Less than 25% of Pakistani Women Entrepreneurs Use Microfinance Loans, Finds The World Bank

October 17, 2012

ISLAMABAD, October 17, 2012—Less than 25 percent of Pakistan’s women entrepreneurs are microfinance borrowers as most businesswomen rely on savings, personal assets and family loans for capital. Released today, “Are Pakistan’s Women Entrepreneurs Being Served by the Microfinance Sector?” finds that discriminatory lending practices are pushing Pakistan’s women entrepreneurs to look beyond microfinance providers (MFPs) for loans.

The report also finds that loans do not always benefit women borrowers. Men who need loans, including those who have defaulted in the past, have begun to use women to access credit. Between 50 to 70 percent of microloans to women in Pakistan may actually be used by their male relatives.
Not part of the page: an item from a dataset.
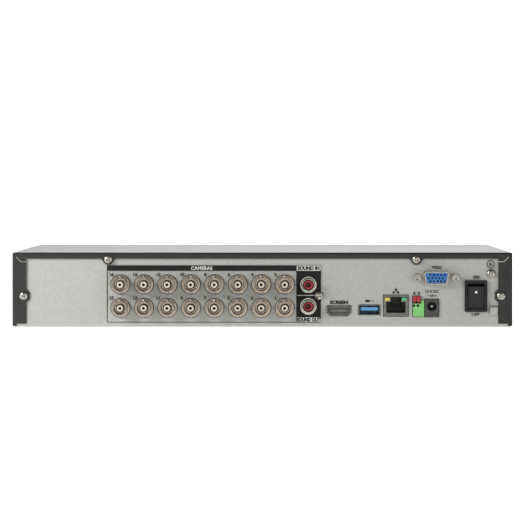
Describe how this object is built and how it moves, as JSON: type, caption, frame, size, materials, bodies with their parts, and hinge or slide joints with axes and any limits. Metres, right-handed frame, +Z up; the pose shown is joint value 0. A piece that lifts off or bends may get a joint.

In such cases, women borrowers remain wholly accountable for these loans.

“Access to finance remains one of the biggest challenges for Pakistani women who want to start and grow a business,” says Rachid Benmessaoud, World Bank Country Director for Pakistan. “But strict guarantor requirements and the practice of offering business loan products exclusively to men have only widened the gap between Pakistani businesswomen and the microfinance sector.”

Microfinance loans for businesses are largely unavailable to women entrepreneurs, especially unmarried women who are considered high-risk borrowers. MFP requirements make it difficult for businesswomen to secure loans without men as guarantors. Nearly 68 percent of women borrowers required a male relative's permission in order to qualify for any kind of loan. In addition, nearly all MFPs require women clients to provide two male guarantors in order to access a business loan- and at least one of the guarantors should be unrelated to the borrower. MFPs do not accept women guarantors for these loans. Finding unrelated male guarantors can be a challenge for many Pakistani micro entrepreneurs who could be constrained by limited mobility and social barriers. 

“Group loans are often the only option for women entrepreneurs, which isn't ideal because they are expensive, time consuming and unsuitable to their business needs,” says Mehnaz Safavian, a Senior Economist at the World Bank. “Since only small loans are available under group lending, women clients often have to borrow from more than one MFI for their capital needs, which means more transaction costs.” 

The report identifies steps the microfinance sector can take to expand its outreach to women entrepreneurs. The challenges are daunting, but investment in financial literacy and better designed products can give more women entrepreneurs the resources they need to grow their business. As a driver of microfinance policy, the State Bank of Pakistan can also further inclusion in microfinance by setting standards for consumer protection of women borrowers, advocating for transparency in gender reporting and discouraging discriminatory practices and policies.